We knew it had to be simple and direct, because all our grand, elaborate arguments were, perhaps, too ethereal. Furthermore, it had to be something small, for as experience teaches, it's usually the little stuff that brings down the whole structure. So we searched and searched and searched for precisely the right-sized straw to break the irresolute camel's back. Then, lo and behold, as we read last week's "Bishop's (?) Corner," we knew we'd found it, when Wee Dan whispered:
The F sharp on our organ has been coaxed back in time for Midnight Mass.
This, we remind you, is the new organ —well, old-new at any rate— that Deacon Dan just bought for Checkie in early 2015 to replace an older instrument that could've been repaired. They haven't owned the $5K-$6K instrument for a year, and it's broken already! In the midst of high heating bills, they button-holed the laity for thousands of dollars to pay for Tony's new toy, and it almost wasn't ready for His Extravagancy's biggest, gaudiest, bling-laden show of 2015.

What in the blazes is going on there?

Dirtbag Dan's seemingly insignificant disclosure should convince everyone that the cult masters cannot do anything right. The itch to spend the Gerties' money on unnecessary acquisitions must be so intense that these madcap spendthrifts throw all caution to the whirlwind when they're on a shopping spree.  Maybe they're careless because they expect the laity to bail them out when their impulsive choices prove ill-considered. Whatever the motive, "One Hand's" miniature revelation furnishes the perfect incentive for you to leave the cult this year.

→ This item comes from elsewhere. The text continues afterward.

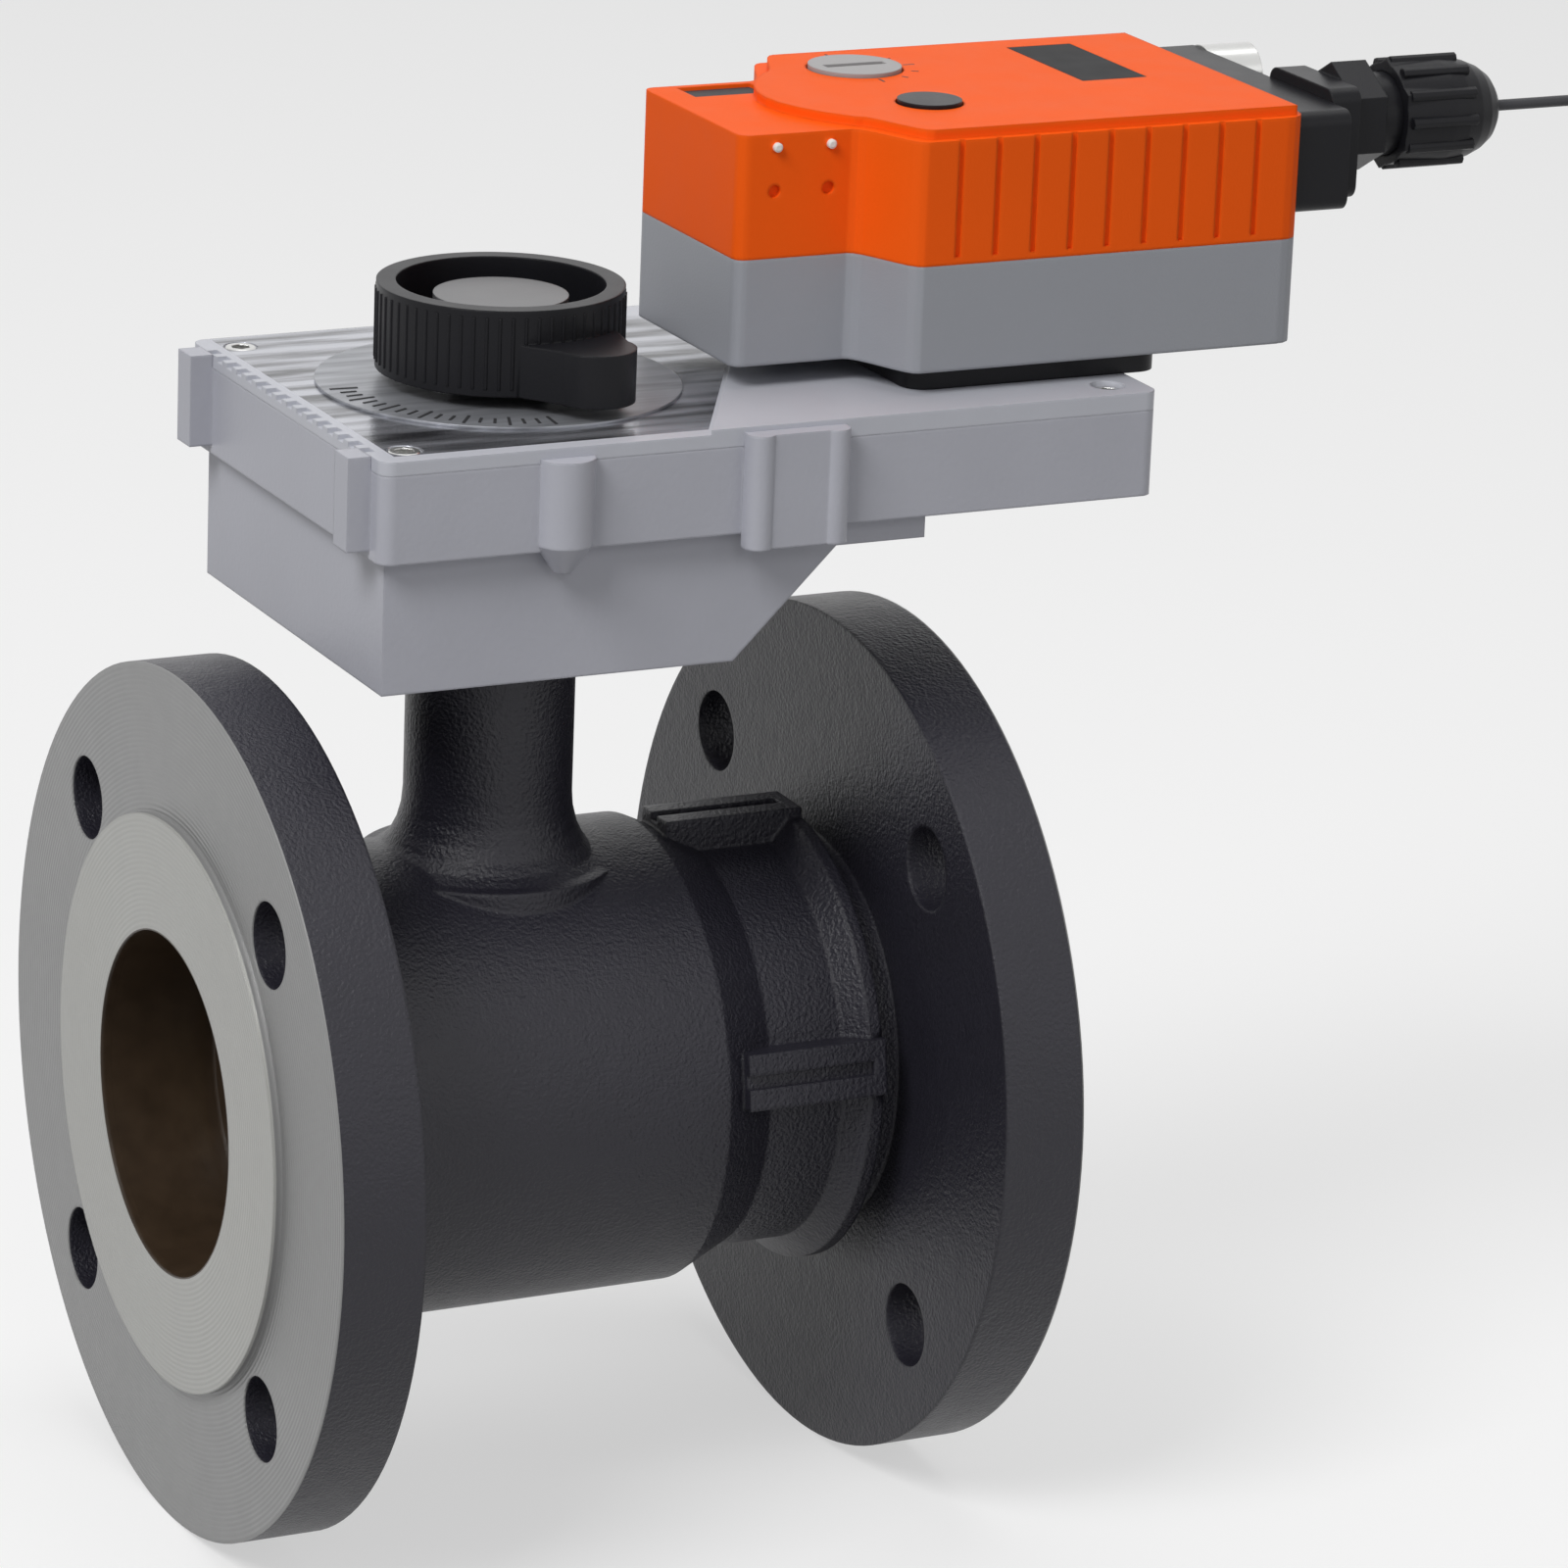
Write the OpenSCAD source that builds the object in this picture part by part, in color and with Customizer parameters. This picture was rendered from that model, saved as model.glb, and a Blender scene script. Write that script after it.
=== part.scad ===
// Proportional control valve: a flanged ball valve with a reduction gear housing and an electric actuator.
// The origin is the centre of the inlet's sealing face, +X runs along the pipe and +Z up the stem.

/* [Pipe flanges] */
// Length of the valve from face to face
face_to_face = 170; // [166:1:190]
// Outer diameter of each flange
flange_d = 185; // [178:1:200]
// Thickness of each flange with its raised face
flange_t = 20; // [16:1:22]
// Diameter of the raised sealing face
raised_d = 122; // [112:1:124]
// Height of the raised sealing face
raised_h = 2; // [1:0.5:3]
// Distance of the bolt holes' centres from the flange's edge
bolt_edge = 20; // [18:0.5:22]
// Diameter of each bolt hole
bolt_hole_d = 18; // [14:0.5:19]
// Number of bolts in each flange
bolt_count = 4; // [4:4:8]
// Diameter of the passage at the sealing faces
port_d = 73; // [62:1:76]
// Depth of the passage before it narrows
port_depth = 26; // [22:1:26]

/* [Valve body] */
// Diameter of the ball
ball_d = 74; // [68:1:76]
// Diameter of the hole through the ball
ball_bore_d = 46; // [36:1:48]
// Gap between the ball and the chamber
chamber_gap = 1.5; // [1:0.5:2]
// Diameter of the cast drum round the ball
drum_d = 101; // [98:1:106]
// Diameter of the narrow part behind the drum
waist_d = 90; // [88:1:92]
// Distance of the stem from the inlet face
stem_x = 72; // [72:1:74]
// Width of each cast rib over the waist
rib_w = 12; // [6:0.5:14]
// Diameter of the neck
neck_d = 35.6; // [34:0.2:38]
// Height of the neck's top above the pipe's axis
neck_top = 99.8; // [96:0.2:106]
// Diameter of the stem
stem_d = 16; // [15:0.5:16]

/* [Gear housing] */
// Distance from the drive shaft's axis to the housing's far end
housing_overhang = 36.3; // [34:0.1:50]
// Width of the gear housing's upper part
housing_w = 103.4; // [101:0.2:110]
// Height of the gear housing with its cover
housing_h = 50.7; // [50.2:0.1:54]
// Wall of the gear housing
housing_wall = 4; // [3:0.5:4]
// Thickness of the housing's cover
cover_t = 3; // [3:0.5:4]
// Outer diameter of the position indicator
indicator_d = 51.4; // [48:0.2:54]
// Height of the position indicator's ring
indicator_h = 18; // [15:0.5:22]

/* [Gears] */
// Teeth of the gear on the stem
stem_teeth = 52; // [50:2:52]
// Teeth of the small idler gear
idler_small_teeth = 14; // [14:1:15]
// Teeth of the large idler gear
idler_large_teeth = 63; // [62:1:63]
// Teeth cut in the drive shaft
drive_teeth = 20; // [20:1:21]
// Teeth of the actuator's gear
actuator_teeth = 48; // [46:1:48]
// Teeth of the motor's pinion
motor_teeth = 12; // [12:1:13]
// Tooth size of the stem's gear pair
coarse_module = 1.5; // [1.48:0.01:1.52]
// Tooth size of the other gears
fine_module = 1; // [0.98:0.01:1.02]
// Play along the pitch circle of each pair
tooth_play = 0.3; // [0.2:0.05:0.4]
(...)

The key broken so soon after the organ's unnecessary purchase condemns these men as unwise stewards of the resources of the faithful. It's another sad episode in their unbroken record of failures large and small. When they built the steadily crumbling cult center, the roof they put on proved a disaster. Now they can't find an exterminator capable of ridding them of a dangerous raccoon infestation, which seems to be getting worse with each issue of "Bishop's (?) Corner." A couple of years ago, the heating bills were so high they had to hustle special donations to cover a bill for which they should have budgeted. Yet there's always money-to-burn for luxury foreign travel, which doesn't end after they undergo the inevitable falling-out with their fed-up hosts. His Recrudescency always seems to find another far-away nest of calculating trads eager to take advantage of Dannie's irresponsible largesse (funded, of course, by you).

The need to repair the organ so soon after its reckless purchase tells you Dannie's got the wrong priorities. As many chastened former cultlings have learned, these "clergy" are not there to serve the faithful. In fact, the situation is quite the opposite. The faithful are there to supply the cash to satisfy the wastrels' "champagne wishes and caviar dreams."All the over-the-top seasonal spectacles with their meretricious glitter and shop-window tinsel are mounted primarily for the clerical scavengers' love of tacky theatrics and hearty self-congratulation. Any spiritual reward for the faithful is merely an inducement to surrender more money, to be wasted, in turn, on brutal whims and imprudent purchases, which wind up costing you yet more money.

Don't you think it's time to stop being played for a sucker? These heedless men-children cannot husband the resources you so selflessly provide. In addition, you may not be receiving valid sacraments in exchange for your financial sacrifice. If you stay at SGG, you'll only encourage more bad decision-making and waste, like the old-new organ that came within a gnat's whisker of embarrassing silence on "One-Hand" Dan's last holiday lollapalooza for 2015. Why not make it your last one, too?